Among the lines below, list those containing the string "with".

BEGIN Supplied material

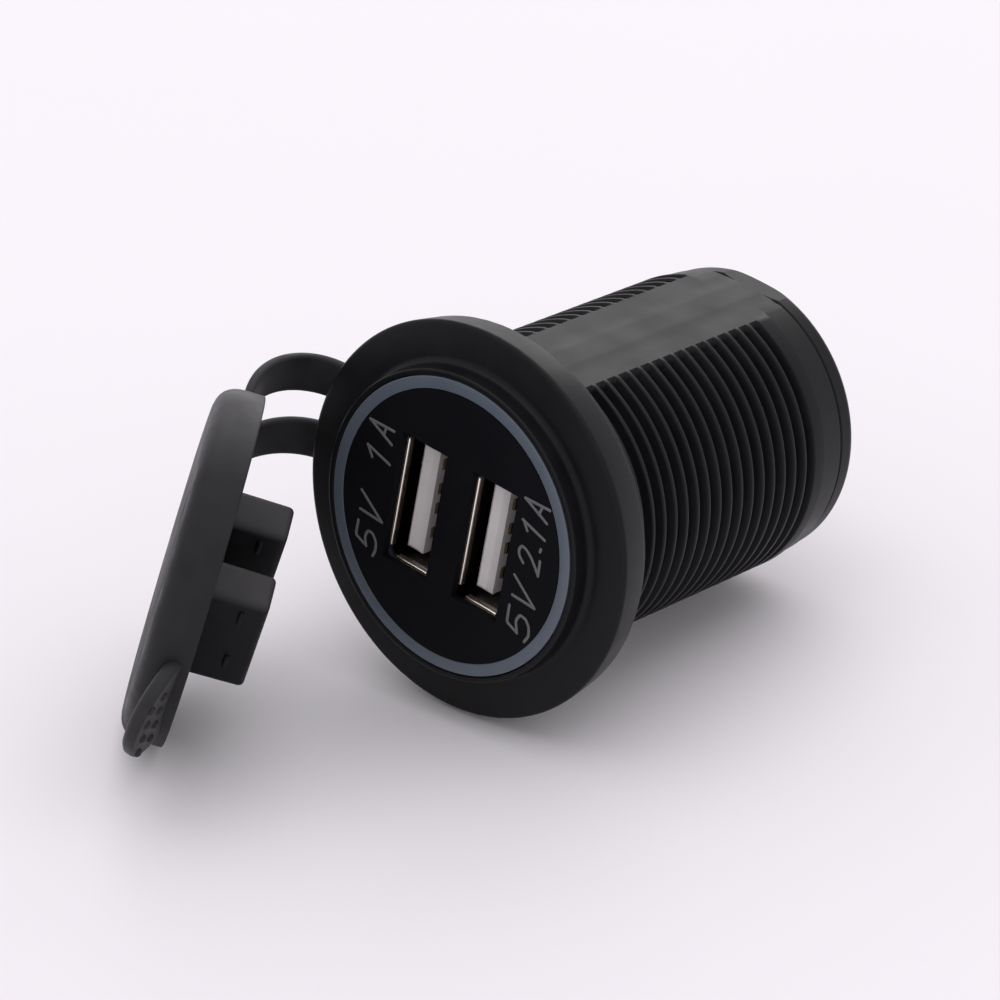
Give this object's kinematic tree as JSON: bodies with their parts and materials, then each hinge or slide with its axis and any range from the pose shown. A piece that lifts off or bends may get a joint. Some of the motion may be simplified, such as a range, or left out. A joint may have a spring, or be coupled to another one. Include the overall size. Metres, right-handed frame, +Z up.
{
  "type": "dual usb charging socket",
  "caption": "Round panel-mount charging socket: flanged threaded barrel, upright slots in a ringed face, rubber lid on a strap, rear blades.",
  "frame": {"origin": "on the barrel's axis, in the plane of the panel's front surface where the rubber ring behind the flange seats", "axes": "+Y along the barrel into the panel, so the face looks along -Y; +Z up along the long side of the two slots; X right as seen from the front"},
  "size_m": [0.0448, 0.0824, 0.0414],
  "materials": {
    "black_housing": "black moulded nylon, satin",
    "black_face": "black moulded plastic, fine matt texture",
    "light_ring": "smoke-blue translucent light pipe, unlit",
    "black_rubber": "soft black rubber with a dusty sheen",
    "nickel": "nickel-plated folded steel",
    "white_plastic": "white moulded insulator",
    "gold": "gold-plated contact strip",
    "green_board": "green printed circuit board",
    "lamp": "white lamp package",
    "ferrite": "dark grey ferrite",
    "copper_wire": "lacquered copper winding",
    "aluminium_can": "drawn aluminium can",
    "black_package": "black epoxy package",
    "tinned_brass": "tinned brass blade"
  },
  "bodies": {
    "root": {"housing": "black_housing", "rear_cap": "black_housing", "face_plate": "black_face", "light_ring": "light_ring", "sealing_cap": "black_rubber", "usb_shell_left": "nickel", "usb_shell_right": "nickel", "usb_insulator_left": "white_plastic", "usb_insulator_right": "white_plastic", "usb_contacts_left": "gold", "usb_contacts_right": "gold", "port_board": "green_board", "main_board": "green_board", "ring_lamp_top": "lamp", "ring_lamp_bottom": "lamp", "choke_core": "ferrite", "choke_winding": "copper_wire", "input_capacitor": "aluminium_can", "output_capacitor": "aluminium_can", "rectifier_diode": "black_package", "converter_chip": "black_package", "charge_chip": "black_package", "input_fuse": "black_package", "terminal_positive": "tinned_brass", "terminal_negative": "tinned_brass"}
  },
  "joints": []
}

END Supplied material

Problem solution:
Give this object's kinematic tree as JSON: bodies with their parts and materials, then each hinge or slide with its axis and any range from the pose shown. A piece that lifts off or bends may get a joint. Some of the motion may be simplified, such as a range, or left out. A joint may have a spring, or be coupled to another one. Include the overall size. Metres, right-handed frame, +Z up.
    "black_rubber": "soft black rubber with a dusty sheen",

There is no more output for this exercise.